Nevertheless, playing without a deep stack of chips seems to have Urban Meyer baring his teeth in a social display some might call "smiling." If he makes this gesture at you, give him a piece of food and back away slowly. Due to lack of practice or past visual data, he may be seconds away from attacking. Meyer graded Florida out at an "A" on the spring. He also allowed Chris Rainey to pour water down his back during the Orange and Blue game without sentencing him to a week of 500 pound tire flips, so while we review the knowns and known unknowns of Florida's spring, please look in Urban Meyer's eyes for the red shimmer indicating the presence of a replicant.
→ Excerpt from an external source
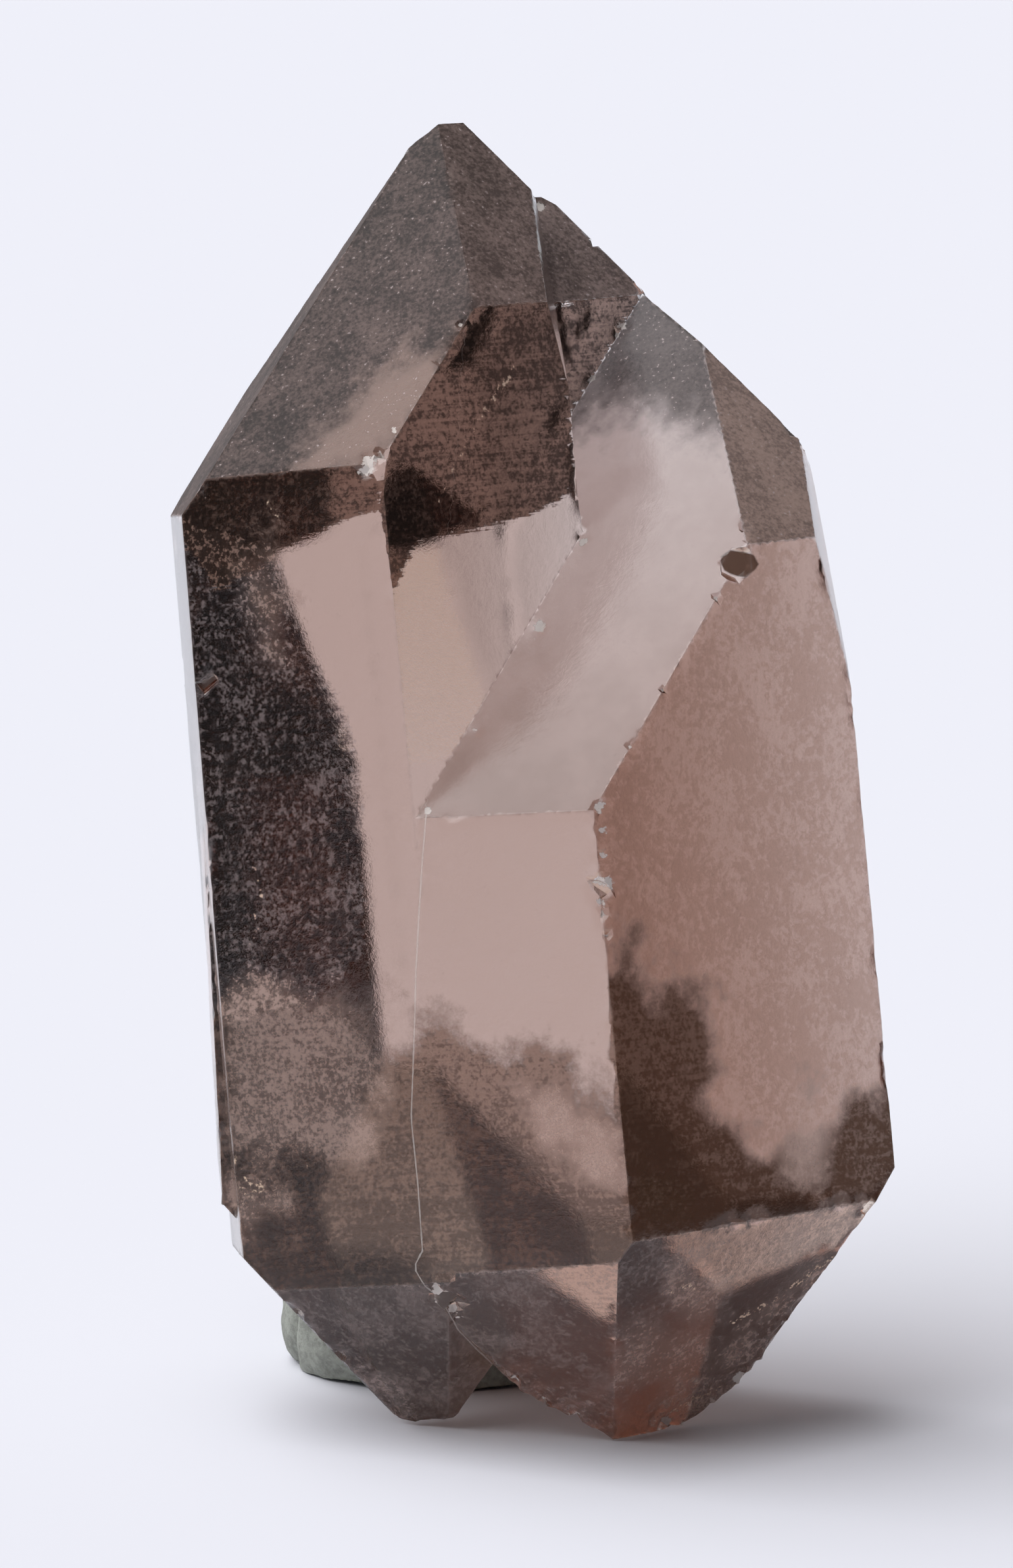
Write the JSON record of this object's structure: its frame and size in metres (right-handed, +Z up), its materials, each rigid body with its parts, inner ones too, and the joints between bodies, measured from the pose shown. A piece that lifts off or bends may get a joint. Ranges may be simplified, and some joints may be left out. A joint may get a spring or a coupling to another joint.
{
  "type": "smoky quartz crystal",
  "caption": "Smoky quartz specimen of parallel-grown six-sided crystals, pointed at top and foot, held upright by a lump of grey-green mounting putty behind the foot.",
  "frame": {"origin": "on the surface that the specimen stands on, under the middle of its bounding box", "axes": "+Z up, -Y towards the viewer who sees the broad front faces, +X to that viewer's right"},
  "size_m": [0.0437, 0.0383, 0.0768],
  "materials": {
    "quartz": "clear smoky brown, glossy sides with fine striations, frosted ends",
    "putty": "matte, finely grained"
  },
  "bodies": {
    "root": {"quartz_crystal": "quartz", "mounting_putty": "putty"}
  },
  "joints": []
}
KNOWN KNOWNS JOHN BRANTLEY, REAL QUARTERBACK. Brantley looked laser-guided accurate all spring on short, medium, and deep throws, with every practice report containing some glowing description of his "pocket passing" and "ability to throw to multiple receivers." We don't know what these are, but they sound fascinating.

COROLLARY: HAPPY, POSSIBLY EXTANT RECEIVERS. Florida's receiving corps, if not totally settled, is at least a ten armed ball of potential exceeding the typical description of "flashes" for what they did in spring. Carl Moore flaked out and missed practices due to personal issues, but still came back for the O 'n B game and balled out with a hundred yard receiving day and a score. Personal issues and talent? We smell wideout greatness.

Omarius Hines, Frankie Hammond, and T.J. Lawrence all played well, but this spring's winner of the Dallas Baker Late Career Achiever award is Deonte Thompson, who Brantley tagged over and over again in scrimmages. Throw in Andre Debose's test runs on the fully healed hamstring, and the wide receiver position sits in far better shape than it did going into 2009.

THE SECONDARY SHOULD BE ACCEPTABLY HORRIFYING. Will Hill, Janoris Jenkins, and Ahmad Black all took the spring game off to lounge on piles of appreciative comely lasses. This is by and large a good sign: with only Haden to replace, the secondary is in far better condition than one might think. Only Adrian Bushell disappointed.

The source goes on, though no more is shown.